More from the article :eek:

The rise of the bride who is more bold than blushing can be explained by a host of sociological factors, most of which have nothing to do with the word “bridezilla.” For one, our entire culture is loosening up and becoming more sexualized, and taking the wedding ceremony—and young girls’ dreams of what theirs will be like—with it.

This is, after all, is a generation that is comfortable with “sexting” and posting provocative pictures of themselves on Facebook and MySpace. And it’s an age when respected actresses and role models pose seductively on the covers of the lad magazines. “In American society now, you see little girls being sexed up,” says Chrys Ingraham, a sociologist and author of White Weddings: Romancing Heterosexuality in Popular Culture, a critique of the wedding industry. “You can’t disconnect that from the way the wedding industry is going. We have 13-year-olds getting makeovers and having oral sex.”

I read this stuff, and I ask myself as a cradle Catholic…How weird it was around 13, that I felt insulated or sheltered, when it came to teenagers engaging this nonsense…and how glad I am now when my older sister would say I was like an “old man” teenager… "you youngins, that’s immoral! shakes fist —why don’t they know this?"
It’s been a decade now so I’m sure the pre-teenagers are probably even more corrupted.

these become more popular after sexually liberated working women started appearing on television programs like Moonlighting or Murphy Brown in the late '80s and '90s. Women decided they wanted a real night out, too, instead of afternoon gifting and the bride in a hat made of ribbons from the presents she got. “The women I interviewed didn’t like bridal showers,” Montemurro says. “They saw their fiancés going out and having these nights where they were drinking, and thought, ‘It’s not fair that I’m in this stilted ritual where I have to act very feminine and proper while the guys are going out and having fun’.” Strip clubs, bars and whoever makes those glow-in-the-dark penis-shaped rings capitalized on this sentiment by marketing to brides, and women everywhere adorned in condom-covered veils went out to celebrate.

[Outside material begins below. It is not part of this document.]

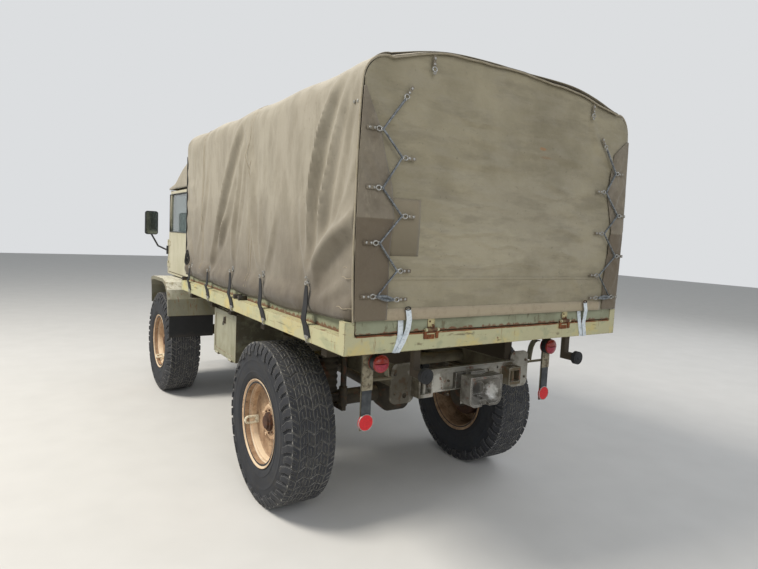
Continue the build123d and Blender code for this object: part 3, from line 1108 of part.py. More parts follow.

At the actual ceremony, however, brides were nearly as reserved in the 1990s as they’d been in the 1950s. But then the numbers of women who got married in churches started to drop, and so did the strictures on what was appropriate to wear. (According to a survey by Condé Nast bridal media, only 46 percent of brides were married in a church or synagogue in 2006, down from 55 percent the year before.:rolleyes:) As more couples began to get married in homes, in hotel ballrooms or on beaches on Capri—anywhere but places of worship—the bridal gown lost its ceremonial meaning as a virgin’s garb. It became a fashion garment only.

This is all encouraging sin…and typical…

This is a deceptive article…wide and attractive, enticement to destructive behavior…

“I figured it couldn’t be all that special,” she says. “It’s just a woman taking photos with some skimpy clothes on. But that isn’t the case at all. When I saw the photos, I gained self-confidence and realized I’m way too hard on myself.” McLaughlin even posted the photos on Weddingbee.com, where she got about 70 comments telling her how great she looked. “It took a lot of courage for me to share the photos,” she says, “although I did crop them so my father wouldn’t have a heart attack.”

Reading this article was weird. I don’t know if it’s because I 've started listening more to the Catholic faith, in the past year…or if it’s been a drastic shift in cultural norms, or what, but it’s definitely alien.

How fast things change from even the late 1990’s…casual talk in a general news magazine about kids engaging in oral sex. 10 years ago, a whole nation was outraged and disgusted with the President’s activities. now it’s ho-hum…

I wouldn’t say Newsweek is very reflective of American culture–more of a venue for certain minority viewpoints to be passed off as a general view.

We have 13-year-olds getting makeovers and having oral sex.

And what responsible parent would find such behavior acceptable? I’m not very old at all, but I’m not aware of anyone who finds such actions as the above as acceptable.

If you are Catholic, fornication is a sin, and friends of mine that aren’t Catholic think it is a sin also…

“It’s the ultimate display of freedom and empowerment,” says Bee-Bee Kim, the founder of Weddingbee.com, a wedding-planning site that gets more than a million unique visitors a month."…

Freedom? Empowerment? I don’t see what’s so “free” and “empowering” about purposely making oneself the object of their fiance’s and his friends’ fantasies. Also, I’m sorry, but I can’t take seriously the comments of anyone who goes by “Bee-Bee”. Isn’t that a little ball that you shoot from a gun?

A professor of mine, while we were discussing marriage in archaic Greek society, noted how today’s wedding ceremonies are little more than a staged Prom where the bride gets to be the Prom queen for a day (she then remarked her disgust concerning plunging lines and high slits in many wedding dresses).

I thought the analogy very appropriate when I say the OP.

I’d like to say in response to some of these posts that yes I agree that it is possible to live with a member of the opposite sex and remain chaste but only if neither are attracted in any way whatsoever or if both have a non-existant sex drive. There are people that are totally commited to chastity but if they are wise would never put themselves in that situation because they would know instigations by the devil are inevitable and extremely violent the more holy the soul is. If you’re not holy - you don’t have to worry - not a good sign for spiritual welfare. For those pursuing sanctity it’s important to encourage, counsel and support one another in these matters esp. in these challenging times.